On the last day of California’s 2019 legislative session, by a vote of 61 to 8, the California State Assembly overwhelmingly passed Assembly Bill 539, the Fair Access to Credit Act. Governor Newsom has until October 13th to sign or veto the bill.
As we’ve previously covered, AB 539 makes significant amendments to the California Financing Law. Most importantly, the bill limits the rate of interest that may be imposed on loans of $2,500 – $10,000 to 36% plus the federal funds rate (which is currently hovering around 2%) per annum. These loans previously had no express interest rate limitation (although, some high interest loans have been attacked for price unconscionability.

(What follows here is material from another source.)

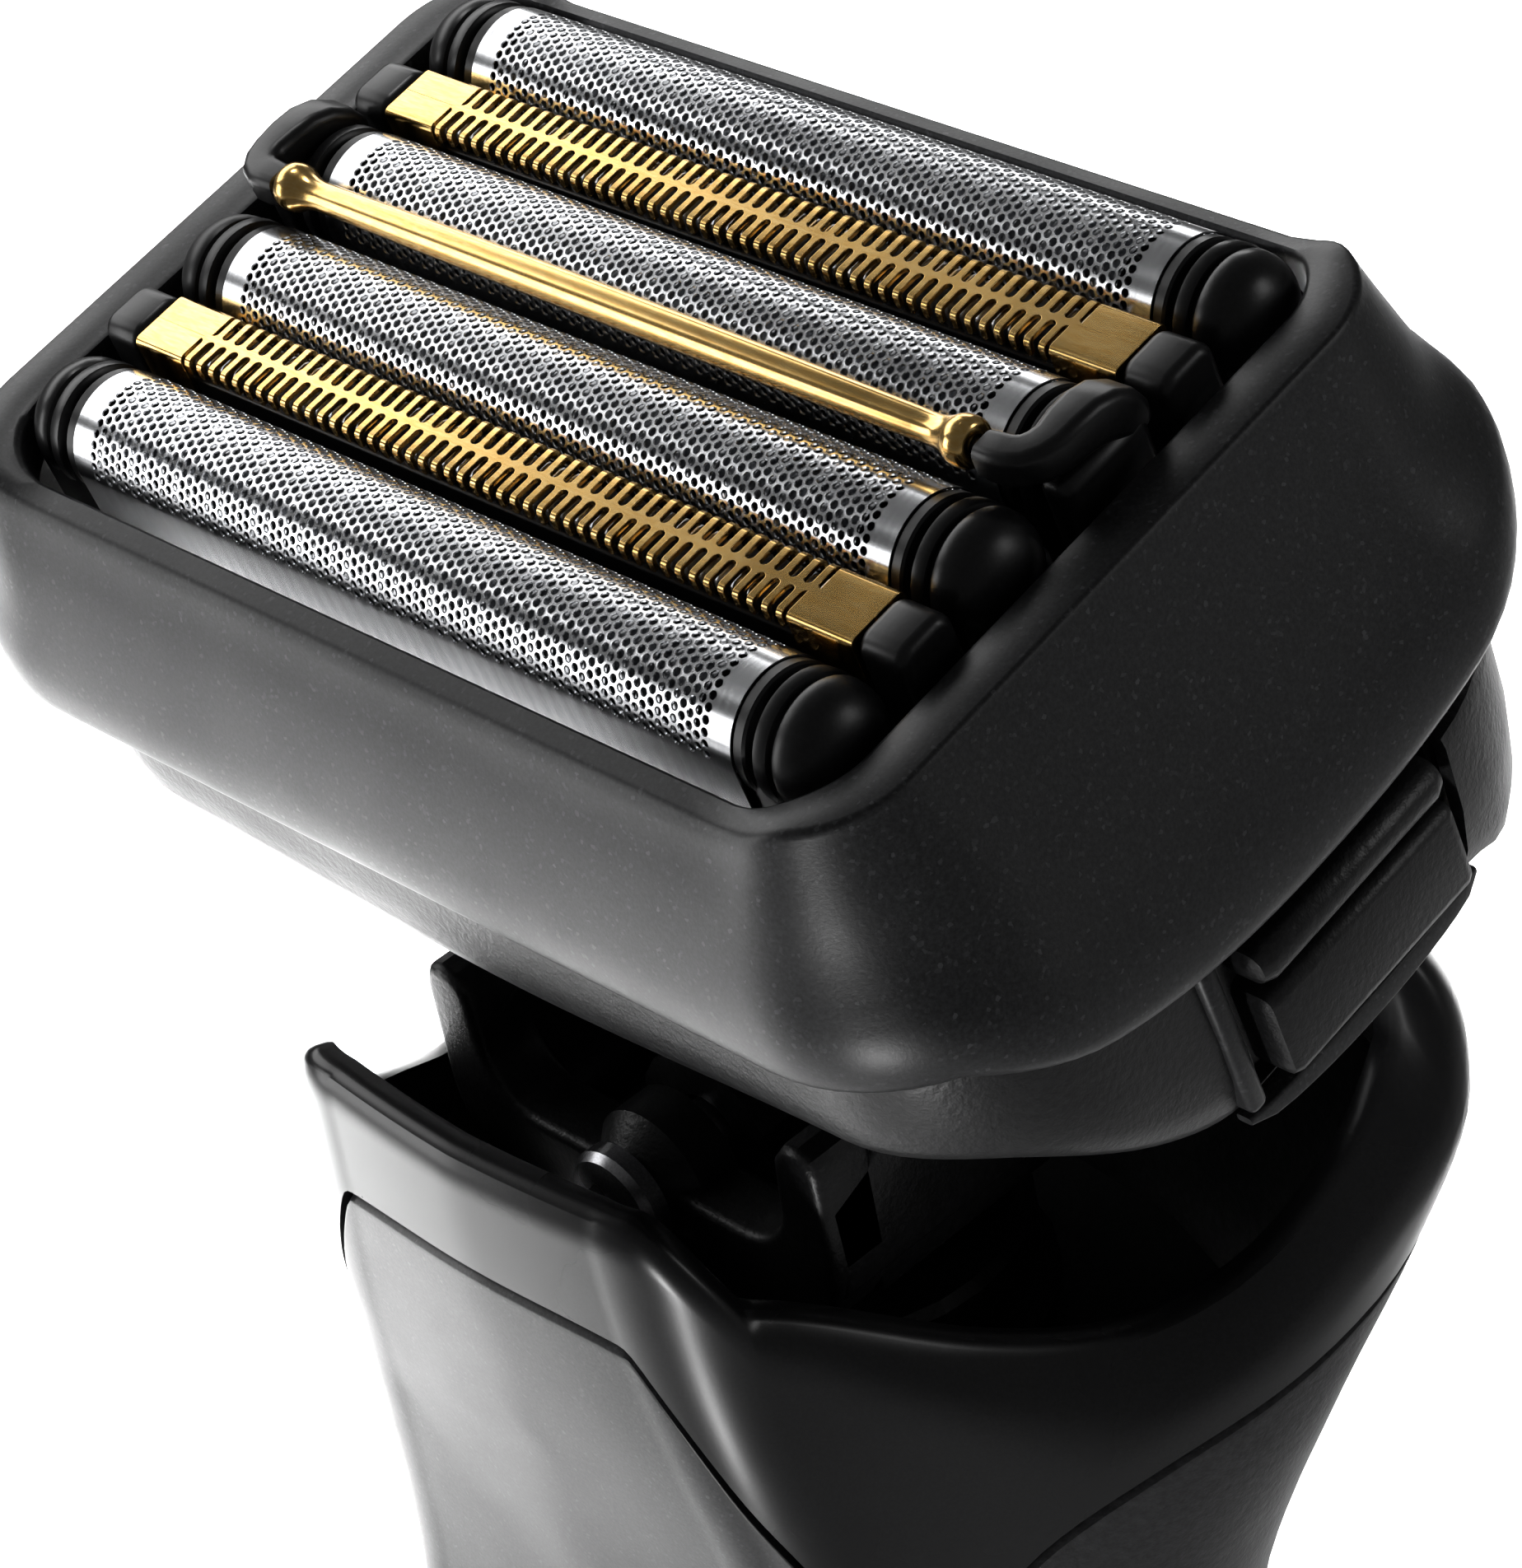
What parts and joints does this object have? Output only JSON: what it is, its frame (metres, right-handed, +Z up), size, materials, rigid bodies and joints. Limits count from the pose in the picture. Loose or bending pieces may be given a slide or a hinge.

In addition to capping the rate on loans of $2,500 to $10,000, the bill also:
- Requires creditors to furnish credit information to at least one national consumer reporting agency;
- Imposes an obligation on creditors to offer borrowers a Department of Business Oversight approved credit education program or seminar;
- Prohibits prepayment penalties for loans that are not secured by real property;
- Expands existing loan term restrictions to require that loans of $3,000 to $10,000 be repayable in no more than 60 months and 15 days; and
- Establishes a minimum 12 month loan term for loans of $2,500 to $10,000.
If the bill becomes law it will impact nearly half of the $3 billion California loans that are originated under the CFL, and California will join approximately 40 other states that have express interest rate caps for these types of loans.